LEHMANN, KARL (1894–1960), classical archaeologist. Born in Rostock, Germany, Lehmann was the son of a university professor. His studies were interrupted by service in World War i. In 1924 he became assistant director at the German archaeological institute in Rome. At the same time he began his academic career as a lecturer on classical archaeology at Berlin University. His book, Die Trajanssaeule (1926), established him as an authority on Roman archaeology and art. While lecturing at Heidelberg University (1925–29) Lehmann published his monumental work, Die antiken Grossbronzen (1927). In 1929 he went to Muenster University, and was dismissed from his post in 1933. After two years in Italy he immigrated to the U.S. and in 1936 was appointed professor of classical archaeology at the Fine Arts Institute of New York University. During this time Lehmann began excavating the sanctuary of the "Great Gods" on the Aegean island of Samothrace. Lehmann's expedition was crowned with success after many years of excavation, although he himself did not live to complete the work. He published the first volume of the excavation report (Bollingen Series, 60, 1959; U.S. ed. Samothrace, 1960). The other volumes which he partly prepared were published soon after his death.
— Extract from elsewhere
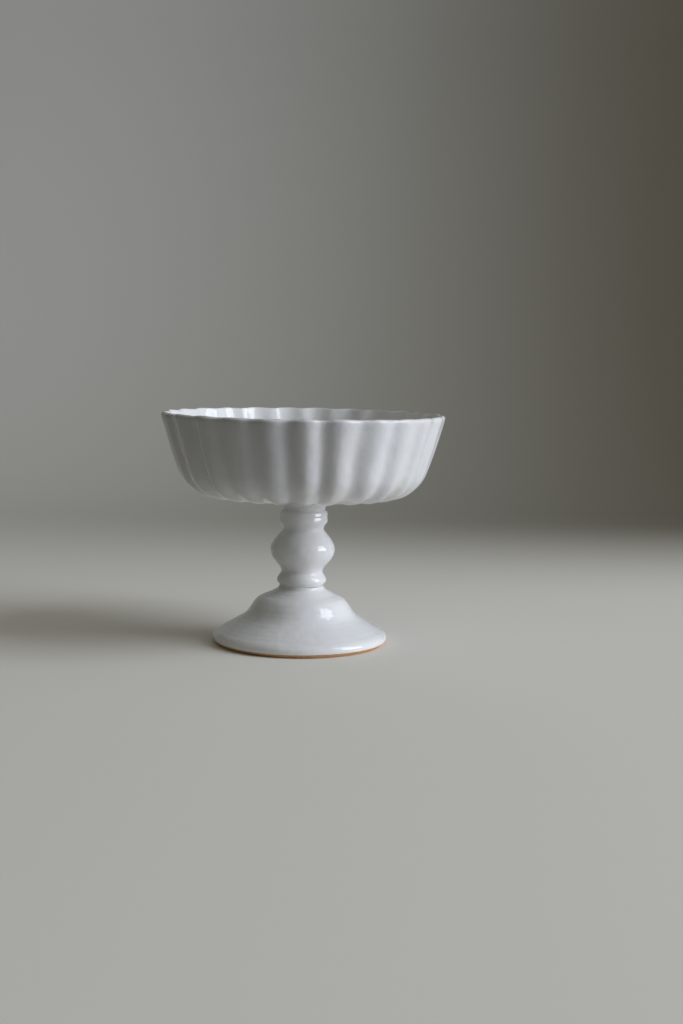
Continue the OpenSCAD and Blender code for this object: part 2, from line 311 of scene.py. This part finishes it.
# The bell above it, with the thrower's marks, and the hollow inside, a wall's thickness under it.
flare_a, shoulder_a, land_a = 30, 59, 31
flare_at, shoulder_at = (flare_r, flare_h), (foot_shoulder_r, foot_shoulder_h)
outside = np.concatenate([
    curve((foot_r, edge_h), UP, flare_at, slope(flare_a, -1), (0.36, 0.34), 18),
    curve(flare_at, slope(flare_a, -1), shoulder_at, slope(shoulder_a, -1), (0.69, 0.32), 44),
    curve(shoulder_at, slope(shoulder_a, -1), (land_r, foot_h), slope(land_a, -1), (0.49, 0.55), 34),
    [[land_r, foot_h]],
])
marks = thrown(outside, angle, pitch=4.1, depth=0.045, seed=3)
out = outward(outside)
outside_radius = outside[:, :1] + out[:, :1] * marks
outside_height = outside[:, 1:] + out[:, 1:] * marks

shoulder_in = np.array(shoulder_at) - foot_wall * np.array(slope(shoulder_a)[::-1])
flare_in = np.array(flare_at) - foot_wall * np.array(slope(flare_a)[::-1])
hollow = np.concatenate([
    line((land_middle_r, foot_h), (foot_bore_r, foot_h), 3),
    line((foot_bore_r, foot_h), (foot_bore_r, foot_bore_h), 5),
    curve((foot_bore_r, foot_bore_h), OUT, shoulder_in, slope(-shoulder_a), (0.55, 0.49), 20),
    curve(shoulder_in, slope(-shoulder_a), flare_in, slope(-flare_a), (0.32, 0.69), 40),
])
hollow = hollow[hollow[:, 0] < ring_inner_r - 0.2]
rim_in = np.array([
    [ring_inner_r, hollow[-1, 1] * 0.6], [ring_inner_r, wiped_in_h], [ring_inner_r, 0.5]
])
edge_in = np.array([[ring_inner_r + 0.15, 0.15], [ring_inner_r + 0.5, 0]])
ring_flat = line((ring_inner_r + 1.2, 0), (ring_r - 0.6, 0), 4)
inside = np.concatenate([hollow, rim_in, edge_in, ring_flat])
rows = len(under_radius) + len(outside_radius) + len(inside)
radius = np.concatenate([under_radius, outside_radius, np.repeat(inside[:, :1], around, 1)])
height = np.concatenate([under_height, outside_height, np.repeat(inside[:, 1:], around, 1)])
bare = np.zeros(rows, int)
bare[: len(bare_way)] = 1
bare[rows - len(rim_in[1:]) - len(edge_in) - len(ring_flat) :] = 1
buff_tint = np.zeros(radius.shape)
buff_tint[len(bare_way) : len(under_radius)] = np.exp(-free_way / tint_fade)
foot = skin("foot_thrown", radius, height, attributes={"buff_tint": buff_tint}, bare=bare)
foot.data.materials.append(glaze)
foot.data.materials.append(bare_clay)
foot.data.set_sharp_from_angle(angle=math.radians(50))
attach(foot, "root")
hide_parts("foot")

# Slip in the joint of the foot and the stem, and above it in the joint of the stem and the bowl.
# Liquid clay of the same body, brushed on both faces before they are pressed together. It fires
# as hard as they do, and stays hidden, so the frame's own solids serve with bare clay on them.
for joint in ("foot_slip", "bowl_slip"):
    for slot in nodes[joint].material_slots:
        slot.material = bare_clay

# The coil at the foot. A thin roll of soft clay pressed into the corner below the stem and smoothed
# with a finger into the foot's dome, then glazed with the rest. It shows as a small bright hollow.
joint_r, low_coil_h, feather_t, low_press, low_rows = 14.4, 2.6, 0.25, 0.06, 18
around = 192
angle = np.arange(around) * 2 * math.pi / around
low_top = (joint_r + feather_t, foot_h + low_coil_h)
low_face = curve((land_r, foot_h), slope(land_a, -1), low_top, UP, (0.4, 0.4), low_rows)
middle = np.sin(np.linspace(0, math.pi, low_rows))[:, None]
pressed = low_press * drift(angle, 21, (3, 5, 8, 11)) * middle
back = np.array([
    [joint_r, foot_h + low_coil_h], [joint_r, foot_h + low_coil_h / 2], [joint_r, foot_h]
])
radius = np.concatenate([low_face[:, :1] + pressed, np.repeat(back[:, :1], around, 1)])
height = np.concatenate([np.repeat(low_face[:, 1:], around, 1), np.repeat(back[:, 1:], around, 1)])
foot_coil = skin("foot_coil_smoothed", radius, height)
foot_coil.data.materials.append(glaze)
foot_coil.data.set_sharp_from_angle(angle=math.radians(60))
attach(foot_coil, "root")
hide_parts("foot_luting_coil")

# The stem. One tube of white stoneware, thrown off the hump and shaped between finger and tool: a
# low bead, a cove, the knop, a waist, a collar with two soft ridges, and the neck. Its spigot
# drops into the foot's bore.
stem_z, stem_h, neck_r = 34.4, 56.4, 13.6
bore_r, knop_bore_r, spigot_r, spigot_h = 6.5, 8.6, 10.1, 5.0
foot_of_bead, crease_at, bead, cove = (14.4, 2.25), (14.0, 2.8), (15.95, 6.2), (13.4, 11.6)
knop, waist, collar, ridge_a = (20.8, 26.4), (13.2, 39.6), (15.62, 44.8), 82
knop_h, crease_w, tooled_h, tool_fade = knop[1], 0.5, 44, 3
turns = [foot_of_bead, crease_at, bead, cove, knop, waist, collar]

# For the curve from each turn to the next: how long it stays upright at its ends, and its rows.
reaches = [(0.4, 0.3), (0.2, 0.5), (0.47, 0.18), (0.32, 0.52), (0.43, 0.13), (0.45, 0.25)]
row_counts = [6, 14, 16, 34, 34, 20]


def upright(low, high, shares, steps):
    """Points of a curve that is upright at both ends, the high end left out."""
    low, high = np.array(low, float), np.array(high, float)
    rise = high[1] - low[1]
    first, last = low + (0, rise * shares[0]), high - (0, rise * shares[1])
    return drawn_out(low, first, last, high, steps)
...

In spite of Lehmann's preoccupation with Greek art and religion, his interest in problems of Roman archaeology did not diminish. He interpreted cult and symbolism in Roman wall and ceiling frescoes and in Dionysiac Sarcophagi in Baltimore (with E.C. Olsen, 1942) he drew conclusions from reliefs carved on them about the religious beliefs of people buried in late Roman sarcophagi.
P.H. von Blanckenhagen, in: American Journal of Archeology, 65 (1961), 307ff.